Dans le cadre des échanges franco-allemands sur le numérique pour établir des priorités de travail pour l’Europe sur le sujet Smart data et Big data, la proposition de normalisation ISO de l’Australie vise plusieurs objectifs :
- Harmonisation des protocoles pour réaliser un dispositif de Blockchain (sachant que plusieurs systèmes différents sont aujourd’hui couramment implémentés)
- Standardisation des messages de services utilisés
- Standardisation d’une interface de programmation (API)
- Gouvernance des dispositifs de la Blockchain
Aider à l’application de certaines réglementations
Sous réserve de plus amples vérifications sur les capacités de la technologie, les « Blockchain » peuvent intervenir pour aider à l’application par les entreprises de certaines réglementations, par exemple le nouveau règlement européen « Global Data Protection Regulation » qui vient d’être approuvé par le Parlement.

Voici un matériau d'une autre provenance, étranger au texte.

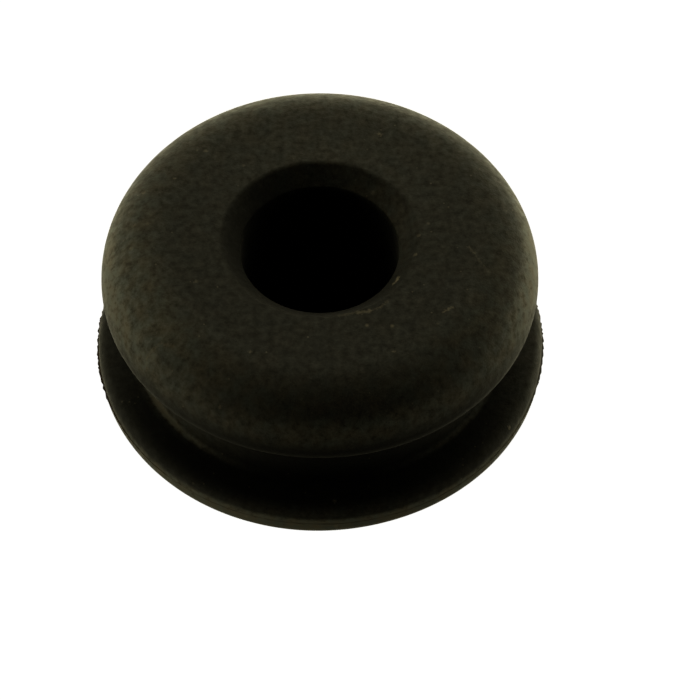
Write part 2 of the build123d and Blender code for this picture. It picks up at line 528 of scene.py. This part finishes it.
PATCH_POWER = 12
TENT_PATCHES = [
    # bearing from the front, height angle, brightness
    # The lamp above and behind.
    (180, 50, 0.85),
    # The paper behind, far and near, then at the right and, weaker, at the left.
    (180, -20, 1.7),
    (180, -50, 2.2),
    (135, -20, 1.2),
    (225, -30, 0.5),
    # The tent's right and left walls.
    (110, 5, 0.3),
    (250, 5, 0.5),
    # What little comes from the front, at the right and left.
    (60, -20, 0.2),
    (295, -20, 0.45),
]
world = bpy.data.worlds.new("light_tent")
world.use_nodes = True
tent = world.node_tree
facing = add_node(tent, "ShaderNodeTexCoord").outputs["Generated"]
total = None
for bearing, height_angle, brightness in TENT_PATCHES:
    a, e = math.radians(bearing), math.radians(height_angle)
    middle = (math.sin(a) * math.cos(e), -math.cos(a) * math.cos(e), math.sin(e))
    cosine = add_node(tent, "ShaderNodeVectorMath", {"operation": "DOT_PRODUCT", 1: middle}, {0: facing})
    lit = add_node(tent, "ShaderNodeMath", {"operation": "MAXIMUM", 1: 0}, {0: cosine.outputs["Value"]})
    soft = add_node(tent, "ShaderNodeMath", {"operation": "POWER", 1: PATCH_POWER}, {0: lit.outputs[0]})
    patch = add_node(tent, "ShaderNodeMath", {"operation": "MULTIPLY_ADD", 1: brightness, 2: 0},
                     {0: soft.outputs[0]})
    if total is not None:
        tent.links.new(total, patch.inputs[2])
    total = patch.outputs[0]
tent.nodes["Background"].inputs["Color"].default_value = linear("fff8cb")
tent.links.new(total, tent.nodes["Background"].inputs["Strength"])
bpy.context.scene.world = world
bpy.context.scene.view_settings.view_transform = "Standard"


# The camera
# A long lens in front of the body, looking down on it steeply. It is aimed a little to the right of the
# body and below it.

ELEVATION = math.radians(53.1)
DISTANCE = 0.3
AIMED_RIGHT = 0.001654
AIMED_DOWN = 0.002857
lens = bpy.data.cameras.new("camera")
lens.sensor_width = 36
lens.lens = 279.4
lens.clip_start = 0.01
lens.clip_end = 10
camera = bpy.data.objects.new("camera", lens)
right = Vector((1, 0, 0))
up = Vector((0, math.sin(ELEVATION), math.cos(ELEVATION)))
back = Vector((0, -math.cos(ELEVATION), math.sin(ELEVATION)))
target = Vector((0, 0, CROWN.z / 2)) + right * AIMED_RIGHT - up * AIMED_DOWN
camera.location = target + back * DISTANCE
camera.rotation_euler = back.to_track_quat("Z", "Y").to_euler()
bpy.context.scene.collection.objects.link(camera)
bpy.context.scene.camera = camera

Comme l’uberisation qui, dans le domaine de l’économie, met en contact direct les acteurs grâce aux nouvelles technologies, la « blockchainisation » permettrait à son tour de mettre en contact direct les acteurs. Ceux-ci requièrent alors l’intervention d’une tierce partie de confiance, pour valider leurs processus métiers.
Verrons-nous demain les organismes tels que les banques, les services notariaux, les organismes de certification, intégrer la « blockchainisation » dans leurs processus métiers ? Ou verrons-nous ces organismes se faire « blockchainiser », se faire « engloutir » par le nouveau marché des applications blockchain ?
La maturité de la technologie Blockchain nous en dira plus.